We've stopped to pay obeisance at the Taranda Mata Temple. Our driver told us the locals believe that one should have darshan... ...here before leaving for Spiti. So, I am going to visit the temple and then tell you more about this place. He told me that this temple was built in 1962 by the BRO. The ancient temple of Taranda Mata was situated on top of the mountain. During those years, a lot of difficulties were faced in building this road.
So, the villagers appealed to the BRO to get this temple made here... ...so that the Goddess could take care of all the problems. This is the story that he told us. Great! Let us move on now. We have stopped about a km from the temple, to appreciate this view. You can see how a path was carved out of the mountain side... ...and then a road was built through it. This mountain side is absolutely steep and I can only marvel at...
...the effort it must have taken to get this road built here. I can see at least a 500 m long stretch of road in front of me. We can see two mountains in front of each other. One is facing the sun, the other is facing away from the sun. There is Sutlej river flowing between both and I can hear the sound of water. Watching this view from this height is a beautiful experience. This would be the best view among the views that we've seen since morning.
We've reached Wangtu. I am showing you a view of the Sutlej river from the roadside. We aren't that far from the river, just a little higher than it. The river also seems to be wider here. The bridge that you see in the distance, we will cross it... ...to go left on this road towards Baba Valley.
Baba Valley is 20-22 km from this point. A lot of trekkers opt to drive till Kafnu, which is 18 km from here. They park their vehicles there and start the 4-5 day trek to Pin Valley. This trek is full of excitement for the trekkers. Though, earlier, I had planned to take this turn to Baba Valley from Wangtu ...but our time management went haywire.
We could have done that if we had reached here in the afternoon. Now let us go towards Rakchhem. We will reach Sangla first, then Rakchhem and after that will come Chitkul. It is 7 pm and we've reached Karcham.
We can go straight to reach Reckong Peo or Kalpa. Distances are written on the board here. But we've to take right turn from here towards Sangla and Chitkul.
Today's our nightstay will be somewhere between Sangla and Chitkul.
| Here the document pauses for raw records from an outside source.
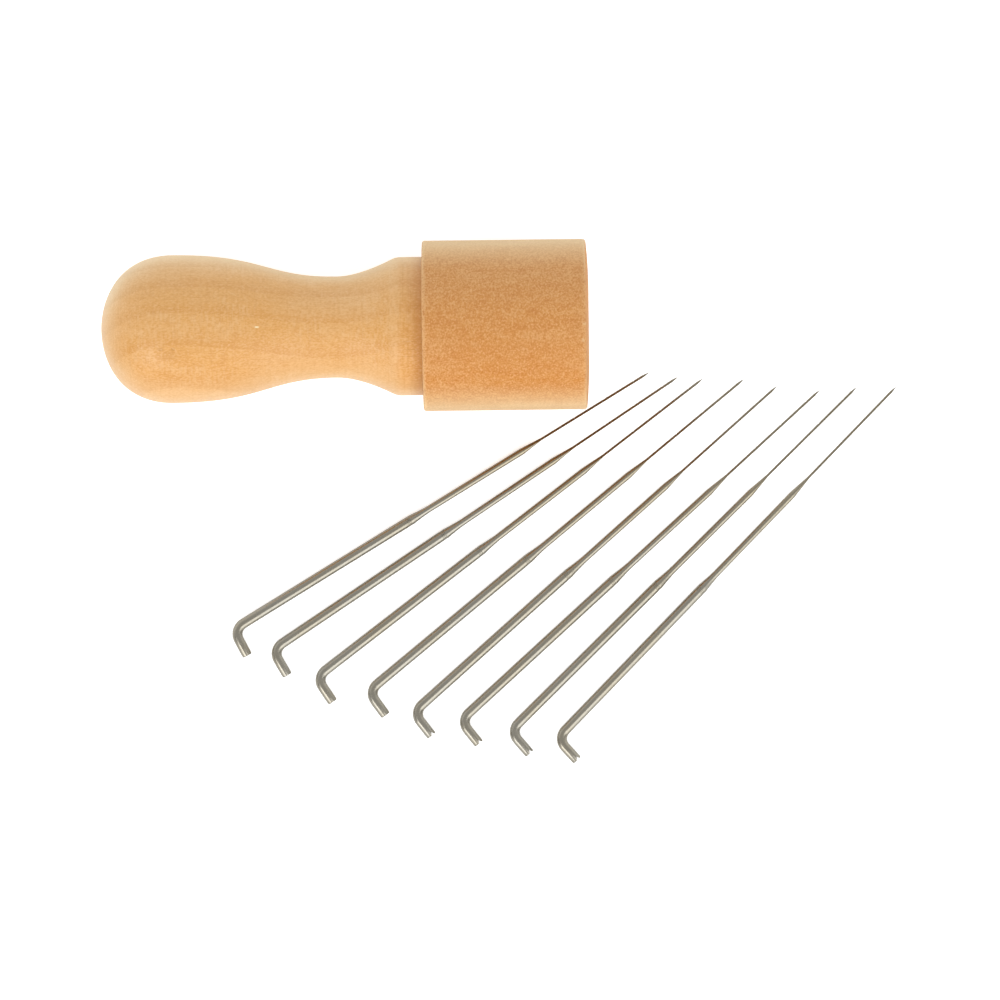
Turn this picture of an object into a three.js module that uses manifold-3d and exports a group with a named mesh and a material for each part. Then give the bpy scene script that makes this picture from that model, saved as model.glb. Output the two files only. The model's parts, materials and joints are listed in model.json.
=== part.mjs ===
// A turned wooden felting tool with its set of felting needles, in millimetres, +Z up.
// The holder lies on its bulb and on the rear rim of its screw cap, and the needles lie beside it.
// The needles are loaded by unscrewing the cap, dropping each one through a hole in its floor and
// screwing the cap back, which clamps the bent cranks against the end of the handle's spigot.
import * as THREE from "three";
import * as BufferGeometryUtils from "three/addons/utils/BufferGeometryUtils.js";
import Module from "manifold-3d";

const wasm = await Module();
wasm.setup();

// Handle: stations are measured along its axis from the end of the bulb
const bulbRadius = 13.3;
const bulbPeakAt = 12.9;
const bulbTipHandle = 5.8;
const bulbPeakHandle = 9.6;
const neckStartHandle = 16.3;
const neckEndHandle = 12.5;
const waistAt = 42.3;
const waistRadius = 9.1;
const flareHandle = 4.3;
const flareSlope = 0.46;
const shoulderSoftness = 0.75;
const collarRadius = 12.45;
const visibleCollar = 4.7;
const collarEntry = 2.0;
const reliefRadius = 10.9;
const reliefWidth = 1.6;
const spigotRadius = 11.75;
const spigotChamfer = 1.2;

// Cap: stations are measured along the axis from the open rear face
const capRadius = 15.32;
const capLength = 29.8;
const floorThickness = 8.0;
const rearRimRound = 0.45;
const frontRimRound = 0.6;
const crownStartRadius = 6.5;
const crownDrop = 0.4;
const mouthChamfer = 0.35;
const collarClearance = 0.3;
const threadClearance = 0.3;
const counterboreRunout = 0.6;
const seatGap = 0.3;

// Needle holes in the cap's floor: one in the middle and a ring around it
const ringHoles = 7;
const ringHoleRadius = 8.6;
const holeClearance = 0.1;
const countersinkDepth = 0.9;
const countersinkFlare = 0.6;

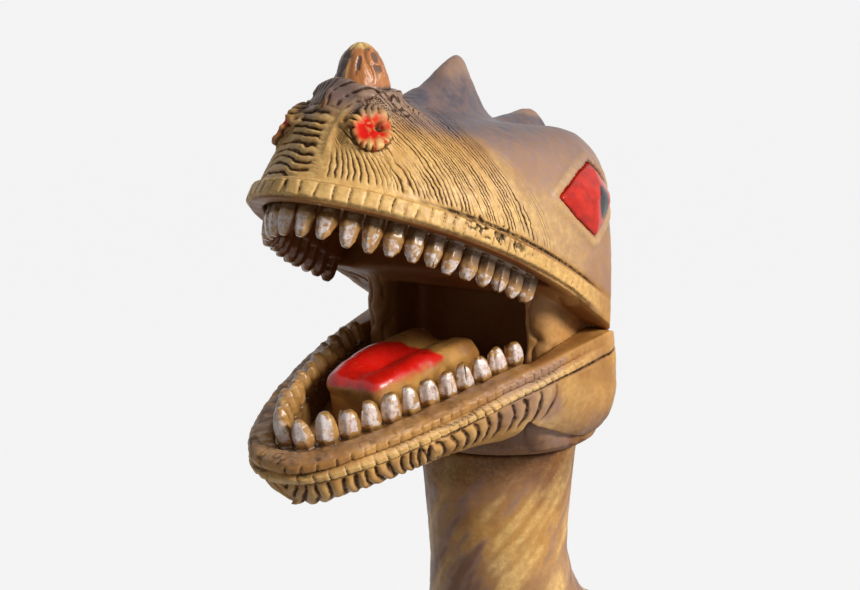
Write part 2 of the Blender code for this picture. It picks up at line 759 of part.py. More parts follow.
def throat_ring(height, half_width, front, rear, back=0.0):
    """A plan ring of the throat block: squarish cheeks in front, a rounder nape, and round at the bottom."""
    ring = []
    above_bottom = (height + THROAT_DROP) / THROAT_DROP
    squareness = min(1.0, max(0.0, above_bottom / THROAT_ROUNDING_SHARE))
    for turn in np.arange(BODY_ROUND) * 2 * math.pi / BODY_ROUND:
        c, s = math.cos(turn), math.sin(turn)
        power = 2 + ((NAPE_POWER if s > 0 else CHEEK_POWER) - 2) * squareness
        x = half_width * math.copysign(abs(c) ** (2 / power), c)
        y = back + (rear if s > 0 else front) * math.copysign(abs(s) ** (2 / power), s)
        ring.append(np.array([x, y, MOUTH_HEIGHT + height]))
    return ring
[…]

The weather has turned so beautiful towards evening that... ..I feel in another 15-20 minutes, I will have to wear a sweater. It has started getting colder too. Though we've been seeing mountains for quite long but here,... ...the dynamics include dark clouds as well. Since it is last week of June month, it can rain anytime now. We are lucky that we didn't face rain so far.
Rainfall increases the risk of landslide in the mountain areas. Beautiful! I am enjoying this whole journey. Let me tell you something interesting. Till the time we were travelling in Shimla district, there were a few good view here and there, which we enjoyed while travelling on the road. But ever since we've entered the Kinnaur district...
....there is no dearth of scenic views along our journey path. That means you don't have to wait to reach a scenic viewpoint. Every viewpoint is scenic in its own way. I really wanted to spend some time here, walking around and enjoying the weather.
But there is no scope to spend any time here because... ...we need to reach in time to book ourselves a hotel. One more thing, the bridge that we are going to cross has two rivers flowing underneath. One is Sutlej river, which we've been watching for past some time. The other river is Baspa. Now we are going to cross this bridge and will join you back once we reach the hotel. Just enjoy the view while we cross the dam.
We've crossed the bridge and now we are looking at these huge mountains of Kinnaur. We are standing in the Sangla Valley area. We've stopped our car here because we wanted to see the sangam (confluence)... ...of two rivers - Sutlej and Baspa. The brownish water in the distance is the Sutlej and... ...the greenish water is the Baspa river.
This dam has been built right on top of the Sangam of these rivers. We crossed the bridge to reach here. I do not see any tourists here even though we've been standing here for the past 15 minutes. This was the first car I've seen passing through in the past 15 minutes. Otherwise, this whole area is absolutely quiet.
It is 7.20 pm and we shouldn't be here any longer. Otherwise, it will be too late to reach the hotel. Sangla is 18 km from here and then our hotel is another 5-10 km further. Let us carry on now.
Finally, we've reached Rakchham at 8.30 pm. In Karcham, I assumed that the road will continue to be wide till here. But that was not the case. As we progressed on the road, it became narrower. You will have mountain on one side and valley on the other side. The road is so narrow that if another vehicle comes from the opposite direction...
...you will have to stop on the side to let it pass. But the surface of road is quite good. We've booked ourselves a double room in Hotel Apple Pie. The tariff of this room is Rs. 2800. This is where we will be staying tonight.
This place is a lot colder at night. Though I was wearing sweater a while ago, I have taken it off inside the room. Our programme for tomorrow is to go to Chitkul first. After doing some sightseeing in Chitkul and Sangla, we will go to Kalpa. Tomorrow we will spend the night in Kalpa. This is how we are going to proceed towards Spiti.
Right now, we are in the Sangla Valley. Kalpa is in Kinnaur Valley. Tell us your views about today's episode. As always, I shall be waiting for your comments.
We had an interesting day today. And with our entry into Kinnaur district, we have grown more excited about this journey. We will meet again soon.
Bye-bye! Thanks for your time! We've reached the Chitkul village and we can also see the last dhaba in India. It is written here that we are looking at the last dhaba in the country. Let me show you. Some people are eating food sitting outside the dhaba. It feels so good being here. Sitting at the dhaba, and looking towards the river flowing by,... ...is an experience in itself.